------ Data extract

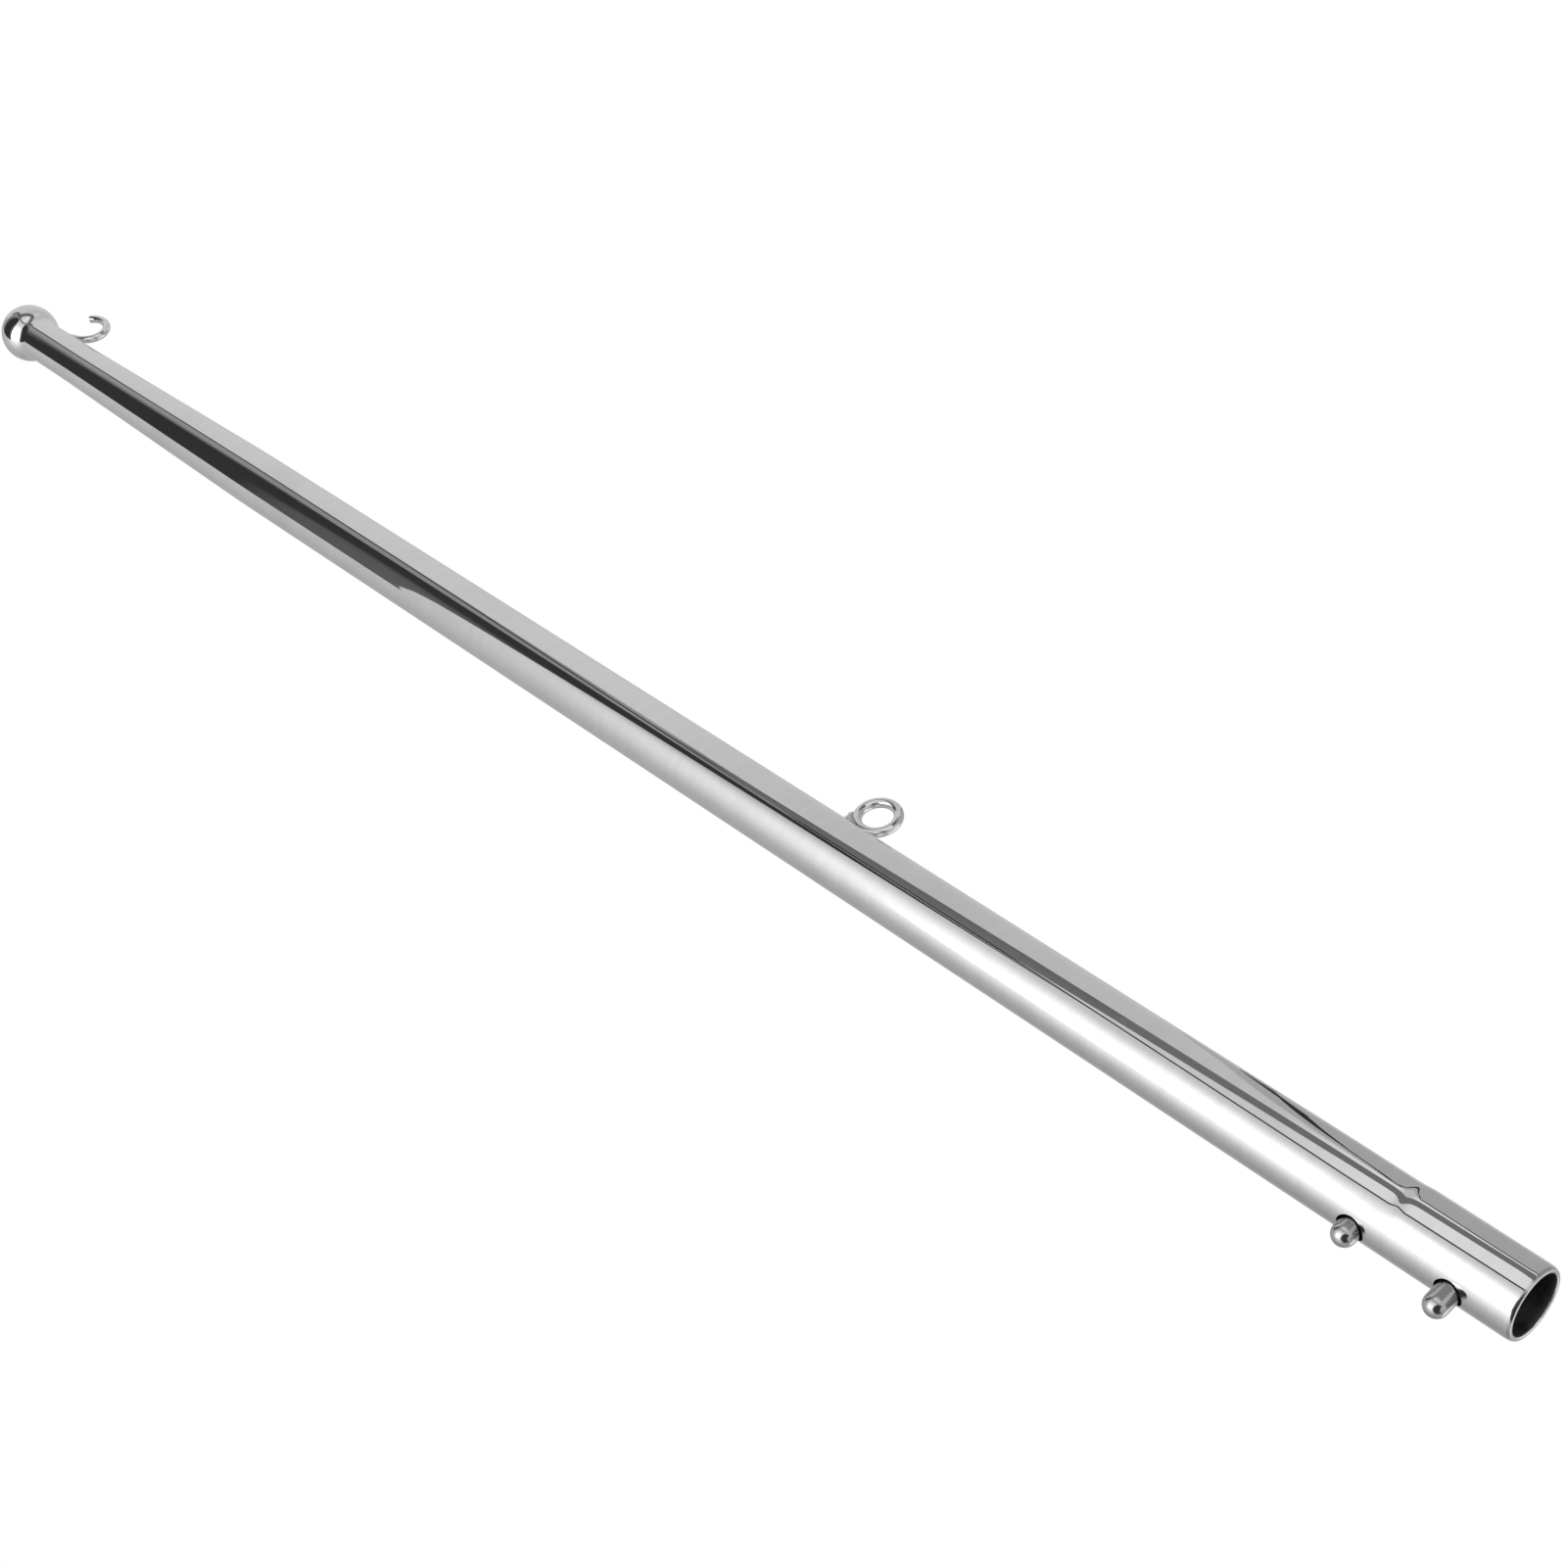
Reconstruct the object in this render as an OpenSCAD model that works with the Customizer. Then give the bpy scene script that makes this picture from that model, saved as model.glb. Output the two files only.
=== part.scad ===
// Flagpole with a sprung foot: a polished round tube that is pushed into a socket,
// with a drawn-down top, a ball, a hook and an eye for the flag, and two domed
// spring buttons that lock it in place.
// Millimetres. +Z runs along the pole from its foot to its ball. The origin is the
// centre of the foot's end face. The hook and the eye stand on +X, the buttons on -X.

/* [Tube] */
// Overall height, from the foot to the top of the ball
pole_h = 919; // [600:1:1300]
// Outer diameter of the tube
tube_d = 25.4; // [22:0.1:40]
// Wall thickness of the tube
wall = 1.5; // [1:0.1:2]
// Rounding of the outer edge at the foot
lip_outer_r = 0.5; // [0.2:0.1:0.5]
// Rounding of the inner edge at the foot
lip_inner_r = 0.4; // [0.2:0.1:0.4]

/* [Top] */
// Diameter of the neck under the ball
neck_d = 20.7; // [14:0.1:21.5]
// Height of the straight neck, up to the middle of the ball
neck_l = 46; // [44:1:80]
// Length of the taper between the tube and the neck
taper_l = 170; // [60:5:250]
// Diameter of the ball
ball_d = 28.4; // [26:0.2:40]
// Radius of the fillet between the neck and the ball
ball_fillet_r = 3.5; // [1:0.5:5]

/* [Hook and eye] */
// Diameter of the wire of the hook and the eye
wire_d = 3.8; // [3:0.1:5]
// Width of the hook's bend, to the middle of the wire on both sides
hook_w = 16.8; // [14:0.1:24]
// Depth of the hook's bend, from its root to its lowest point
hook_depth = 10.6; // [8:0.1:14]
// Angle by which the hook's free end curls in
hook_curl = 50; // [0:1:60]
// Height of the hook's root below the fillet under the ball
hook_drop = 14.6; // [14:0.1:22]
// Length of the hook's root that lies along the neck
hook_root_l = 3.5; // [2.5:0.5:7]
// Radius of the eye's ring, to the middle of the wire
eye_r = 7.8; // [6.5:0.1:12]
// Height of the eye above the foot
eye_z = 298.5; // [150:0.5:450]
// Height of the welds over the surface that they stand on
weld_h = 1.5; // [1:0.1:2]

/* [Buttons] */
// Diameter of a button
button_d = 8.3; // [6:0.1:9]
// Clearance round a button in its hole
button_gap = 0.35; // [0.2:0.05:0.5]
// Height of the lower button above the foot
lower_z = 21.2; // [18:0.1:30]
// Height of the upper button above the foot
upper_z = 56.7; // [50:0.1:120]
// How far the lower button stands out
lower_out = 9.3; // [6:0.1:10]
// How far the upper button stands out
upper_out = 6.6; // [5:0.1:9]
// Thickness of the shoulder that keeps a button in
shoulder_t = 1.5; // [1:0.1:2]
// Diameter of the spring's wire
spring_wire_d = 0.8; // [0.6:0.1:1]
// Number of turns of each spring
spring_turns = 6; // [4:1:7]

/* [Hidden] */
$fn = 96;

// Clearance where two pieces are fitted together
fit_gap = 0.1;
// Space between a wire and the round surface that it is welded to
touch_gap = 0.05;
// Overrun of a cut past the face that it opens
cut = 1;
// Length of the ball's spigot inside the neck
spigot_l = 12;
// How far a weld stands out past the wire on both sides
weld_side = 0.5;
// How far the hook's weld runs past the root's ends
weld_over = 2.5;
// Angle by which a weld's bead runs on under the surface that it stands on
bead_overrun = 4;
// Place of the drops at the eye's weld: out from the tube, and up or down as a share of the ring
drop_out = 0.2;
drop_share = 0.58;
// How far a button's shoulder reaches past its stem
shoulder_lip = 1.4;
// How far the spring's wire runs inside the stem's outline
spring_inset = 1;
// Length of the guide inside the spring, and its clearance there
guide_l = 4.5;
guide_gap = 0.5;

tube_r = tube_d / 2;
bore_r = tube_r - wall;
neck_r = neck_d / 2;
neck_bore_r = neck_r - wall;
wire_r = wire_d / 2;

// The ball's middle, and the fillet that runs from the neck into it
ball_r = ball_d / 2;
ball_z = pole_h - ball_r;
fillet_x = neck_r + ball_fillet_r;
fillet_z = ball_z - sqrt(pow(ball_r + ball_fillet_r, 2) - pow(fillet_x, 2));
taper_top = ball_z - neck_l;
taper_foot = taper_top - taper_l;

// The hook's root lies along the neck, and its bend is part of an ellipse below it
hook_x = neck_r + wire_r + touch_gap;
hook_z = fillet_z - hook_drop;
hook_sides = 24;
root_rings = 4;
bend_step = 6;

// The eye stands just off the tube, and its weld closes the gap
eye_x = tube_r + wire_r + touch_gap + eye_r;

// A button's shoulder lies inside the tube and rests on the wall's two sides
button_r = button_d / 2;
hole_r = button_r + button_gap;
shoulder_r = button_r + shoulder_lip;
shoulder_x = -sqrt(pow(bore_r, 2) - pow(shoulder_r, 2)) + fit_gap;
spring_r = button_r - spring_inset;
spring_wire_r = spring_wire_d / 2;
guide_r = spring_r - spring_wire_r - guide_gap;
spring_foot = shoulder_x + shoulder_t + spring_wire_r + fit_gap;
spring_seat = sqrt(pow(bore_r, 2) - pow(spring_r + spring_wire_r, 2)) - spring_wire_r - fit_gap;
spring_sides = 8;
spring_steps = 16;

steel = "gainsboro";
satin = "silver";

// Takes the corner at [x, 0] off a section, leaving an arc of radius r.
// side is 1 where the corner is on the section's outer edge and -1 on its inner edge.
module round_foot(x, side, r) {
    translate([x - side * r, r])
        difference() {
            translate([side > 0 ? 0 : -r - cut, -r - cut])
                square([r + cut, r + cut]);
            circle(r);
        }
}

// Half the tube's wall, as it is turned about the axis
module wall_section() {
    difference() {
        polygon([
            [bore_r, 0], [tube_r, 0],
            [tube_r, taper_foot], [neck_r, taper_top], [neck_r, fillet_z],
            [neck_bore_r, fillet_z], [neck_bore_r, taper_top], [bore_r, taper_foot]
        ]);
        round_foot(tube_r, 1, lip_outer_r);
        round_foot(bore_r, -1, lip_inner_r);
    }
}

module button_hole(z) {
    translate([-tube_r - cut, 0, z])
        rotate([0, 90, 0])
            cylinder(r = hole_r, h = tube_r + cut);
}

module pole_tube() {
    color(steel)
        difference() {
            rotate_extrude()
                wall_section();
            button_hole(lower_z);
            button_hole(upper_z);
        }
}

// The ball, its fillet and the spigot that goes down into the neck
module ball_finial() {
    color(steel)
        rotate_extrude() {
            difference() {
                polygon([[0, fillet_z], [fillet_x, fillet_z], [0, ball_z]]);
                translate([fillet_x, fillet_z])
                    circle(ball_fillet_r);
            }
            intersection() {
                translate([0, ball_z])
                    circle(ball_r);
                translate([0, ball_z - ball_d])
                    square([ball_d, 2 * ball_d]);
            }
            translate([0, fillet_z - spigot_l])
                square([neck_bore_r - fit_gap, spigot_l + cut]);
        }
}

// Rings of points are joined into one closed tube; each ring has the same number of points
module tube_of_rings(rings) {
    sides = len(rings[0]);
    last = len(rings) - 1;
    walls = [
        for (i = [0:last - 1], k = [0:sides - 1])
            let (next = (k + 1) % sides, base = i * sides)
            [base + k, base + next, base + sides + next, base + sides + k]
    ];
    foot = [for (k = [sides - 1:-1:0]) k];
    head = [for (k = [0:sides - 1]) last * sides + k];
    polyhedron([for (ring = rings) each ring], concat(walls, [foot], [head]));
}

// Middle of the hook's wire at an angle round its bend, 180 being at the root
function bend_point(t) = [hook_x + hook_w / 2 * (1 + cos(t)), 0, hook_z + hook_depth * sin(t)];

// Outward direction, in the hook's plane, at the same angle
function bend_normal(t) =
    let (n = [hook_depth * cos(t), 0, hook_w / 2 * sin(t)])
    n / norm(n);

function wire_ring(middle, normal) = [
    for (k = [0:hook_sides - 1])
        let (a = 360 * k / hook_sides)
        middle + wire_r * (cos(a) * normal + sin(a) * [0, 1, 0])
];

module flag_hook() {
    root = [
        for (i = [root_rings:-1:1])
            wire_ring(bend_point(180) + [0, 0, hook_root_l * i / root_rings], bend_normal(180))
    ];
    bend = [for (t = [180:bend_step:360 + hook_curl]) wire_ring(bend_point(t), bend_normal(t))];
    color(steel)
        tube_of_rings(concat(root, bend));
}

// A long low bead that stands up by weld_h from a round surface and sinks into it at both ends.
// It is part of a ring round the Y axis, and the caller takes the surface itself away.
module bead(surface_r, z, half_l, half_w) {
    ring_r = (pow(half_l, 2) + pow(weld_h, 2)) / (2 * weld_h);
    sweep = asin(half_l / ring_r) + bead_overrun;
    translate([surface_r + weld_h - ring_r, 0, z])
        rotate([90, 0, 0])
            rotate([0, 0, -sweep])
                rotate_extrude(angle = 2 * sweep)
                    translate([ring_r - half_w, 0])
                        circle(half_w);
}

// Weld along the hook's root and over its end
module hook_weld() {
    color(satin)
        difference() {
            bead(neck_r, hook_z + hook_root_l, hook_root_l + weld_over, wire_r + weld_side);
            cylinder(r = neck_r, h = pole_h);
            translate([hook_x, 0, hook_z - hook_depth])
                cylinder(r = wire_r, h = hook_root_l + hook_depth);
        }
}

module eye_ring() {
    translate([eye_x, 0, eye_z])
        rotate([90, 0, 0])
            rotate_extrude()
                translate([eye_r, 0])
                    circle(wire_r);
}

module flag_eye() {
    color(steel)
        eye_ring();
}

// Weld along the ring's base, with a drop in each wedge between the ring and the tube
module eye_weld() {
    color(satin)
        difference() {
            union() {
                bead(tube_r, eye_z, eye_r, wire_r + weld_side);
                for (side = [-1, 1])
                    translate([tube_r + drop_out, 0, eye_z + side * eye_r * drop_share])
                        sphere(wire_r);
            }
            cylinder(r = tube_r, h = pole_h);
            eye_ring();
        }
}

// A button pointing along -X: domed end, stem, shoulder and the guide for its spring
module button(z, out) {
    dome_foot = tube_r + out - button_r;
    shoulder_foot = -shoulder_x - shoulder_t;
    color(satin)
        translate([0, 0, z])
            rotate([0, -90, 0])
                rotate_extrude() {
                    translate([0, dome_foot])
                        intersection() {
                            circle(button_r);
                            translate([0, -button_r])
                                square([button_r, button_d]);
                        }
                    translate([0, shoulder_foot])
                        square([button_r, dome_foot - shoulder_foot]);
                    translate([0, shoulder_foot])
                        square([shoulder_r, shoulder_t]);
                    translate([0, shoulder_foot - guide_l])
                        square([guide_r, guide_l + shoulder_t]);
                }
}

module lower_button() {
    button(lower_z, lower_out);
}

module upper_button() {
    button(upper_z, upper_out);
}

// One ring of the spring's wire: the coil runs along +X, from the shoulder to the far wall
function coil_ring(i) =
    let (turn = 360 * i / spring_steps,
         run = (spring_seat - spring_foot) * i / (spring_steps * spring_turns))
    [
        for (k = [0:spring_sides - 1])
            let (a = 360 * k / spring_sides, reach = spring_r + spring_wire_r * cos(a))
            [spring_foot + run + spring_wire_r * sin(a), reach * cos(turn), reach * sin(turn)]
    ];

module spring(z) {
    color(satin)
        translate([0, 0, z])
            tube_of_rings([for (i = [0:spring_steps * spring_turns]) coil_ring(i)]);
}

module lower_spring() {
    spring(lower_z);
}

module upper_spring() {
    spring(upper_z);
}

pole_tube();
ball_finial();
flag_hook();
hook_weld();
flag_eye();
eye_weld();
lower_button();
upper_button();
lower_spring();
upper_spring();
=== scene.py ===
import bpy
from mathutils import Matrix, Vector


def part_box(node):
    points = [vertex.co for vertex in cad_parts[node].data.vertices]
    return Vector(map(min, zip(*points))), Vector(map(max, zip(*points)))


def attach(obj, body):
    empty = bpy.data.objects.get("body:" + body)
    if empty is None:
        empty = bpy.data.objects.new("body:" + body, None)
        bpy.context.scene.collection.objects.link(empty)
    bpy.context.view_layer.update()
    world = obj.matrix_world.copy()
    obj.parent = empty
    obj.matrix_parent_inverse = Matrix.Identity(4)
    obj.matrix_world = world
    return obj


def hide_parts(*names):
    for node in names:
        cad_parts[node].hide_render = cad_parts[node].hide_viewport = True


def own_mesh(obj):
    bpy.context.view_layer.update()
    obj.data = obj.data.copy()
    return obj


bl_info = {
    "name": "Flagpole",
    "version": (1, 0, 0),
    "blender": (4, 5, 0),
    "location": "3D View > Sidebar > Flagpole",
    "description": "Builds the looks of a polished flagpole around its frame",
    "category": "Object",
}

import math

import bpy
from bpy.props import FloatProperty, FloatVectorProperty, IntProperty, PointerProperty
from mathutils import Matrix, Vector

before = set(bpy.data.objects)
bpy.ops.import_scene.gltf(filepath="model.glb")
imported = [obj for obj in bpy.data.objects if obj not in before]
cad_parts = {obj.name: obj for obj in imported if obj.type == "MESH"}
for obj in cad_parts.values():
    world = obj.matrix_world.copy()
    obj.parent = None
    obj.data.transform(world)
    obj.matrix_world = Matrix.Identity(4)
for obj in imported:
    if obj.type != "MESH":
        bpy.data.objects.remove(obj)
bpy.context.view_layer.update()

# Places and sizes that the frame gives, in metres
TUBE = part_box("pole_tube")
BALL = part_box("ball_finial")
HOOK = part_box("flag_hook")
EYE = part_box("flag_eye")
BUTTONS = {name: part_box(name) for name in ("lower_button", "upper_button")}
SPRINGS = {name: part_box(name) for name in ("lower_spring", "upper_spring")}

X_AXIS = Vector((1, 0, 0))
Y_AXIS = Vector((0, 1, 0))
Z_AXIS = Vector((0, 0, 1))
QUARTER_TURN = math.pi / 2
FULL_TURN = 2 * math.pi
MERGE = 1e-6  # distance under which two points are one


# ---- sizes and colours ----


def length(name, text, default):
    return FloatProperty(
        name=name, description=text, default=default, unit="LENGTH", subtype="DISTANCE"
    )


def colour(name, text, default):
    return FloatVectorProperty(
        name=name, description=text, default=default, size=4, min=0, max=1, subtype="COLOR"
    )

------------

## Requirement
Above is a listing; print exactly its lines from the one with "hook_weld();" through the one with "obj.data = obj.data.copy()", and no other lines.

## Solution for this task
hook_weld();
flag_eye();
eye_weld();
lower_button();
upper_button();
lower_spring();
upper_spring();
=== scene.py ===
import bpy
from mathutils import Matrix, Vector


def part_box(node):
    points = [vertex.co for vertex in cad_parts[node].data.vertices]
    return Vector(map(min, zip(*points))), Vector(map(max, zip(*points)))


def attach(obj, body):
    empty = bpy.data.objects.get("body:" + body)
    if empty is None:
        empty = bpy.data.objects.new("body:" + body, None)
        bpy.context.scene.collection.objects.link(empty)
    bpy.context.view_layer.update()
    world = obj.matrix_world.copy()
    obj.parent = empty
    obj.matrix_parent_inverse = Matrix.Identity(4)
    obj.matrix_world = world
    return obj


def hide_parts(*names):
    for node in names:
        cad_parts[node].hide_render = cad_parts[node].hide_viewport = True


def own_mesh(obj):
    bpy.context.view_layer.update()
    obj.data = obj.data.copy()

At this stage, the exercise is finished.